Experiments on the Chinese Web Accessibility Evaluation System using 20 checkpoint types and 7 volunteer evaluators showed that EDBA consistently outperformed random assignment in accuracy across nearly all checkpoint categories. The system was tested against the Chinese government standard YD/T 1761-2012, which defines three accessibility levels (basic, reinforced, and high). EDBA also achieved significantly more balanced task distribution, with a variance of 0.9524 compared to 5.6294 for random assignment — meaning workload was spread more evenly, preventing evaluator burnout and enabling novice participation. The one area where EDBA showed minimal improvement was the most complex checkpoint (Skipping Over Navigation at the highest accessibility level), where both strategies produced lower accuracy, suggesting some tasks remain inherently difficult regardless of assignment optimization.
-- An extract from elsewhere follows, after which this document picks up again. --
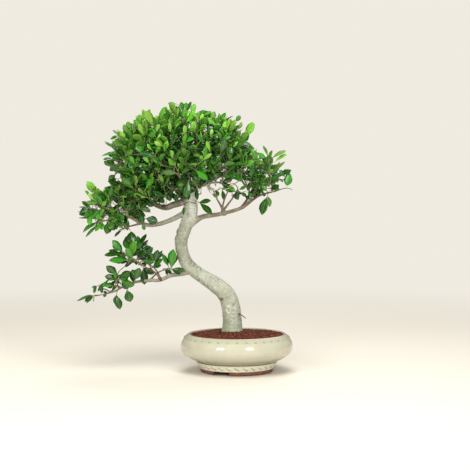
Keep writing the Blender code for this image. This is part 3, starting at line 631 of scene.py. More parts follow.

Evaluator feedback confirmed satisfaction with EDBA assignments, reporting they felt suited to their assigned checkpoints and did not experience frustration during evaluation.

Relevance

This research is directly relevant to organizations trying to scale accessibility auditing beyond small expert teams. The core insight — that not all accessibility checks are equal in difficulty, and that matching evaluator expertise to task complexity dramatically improves accuracy — has practical implications for any crowdsourced or distributed accessibility testing program. The work demonstrates that machine learning can effectively model evaluator competence from behavioral signals, offering a path toward more reliable community-driven accessibility evaluation. For practitioners, the paper also provides a useful taxonomy of 20 manual accessibility checkpoints organized by difficulty and importance, which could inform how organizations prioritize their own manual testing efforts. The limitation is that the system was validated only with the Chinese YD/T 1761-2012 standard rather than WCAG, though the underlying approach is standard-agnostic and could be adapted to any conformance framework.

Tags: web accessibility evaluation · crowdsourcing · machine learning · automated testing · conformance testing · task assignment

Standards referenced: YD/T 1761-2012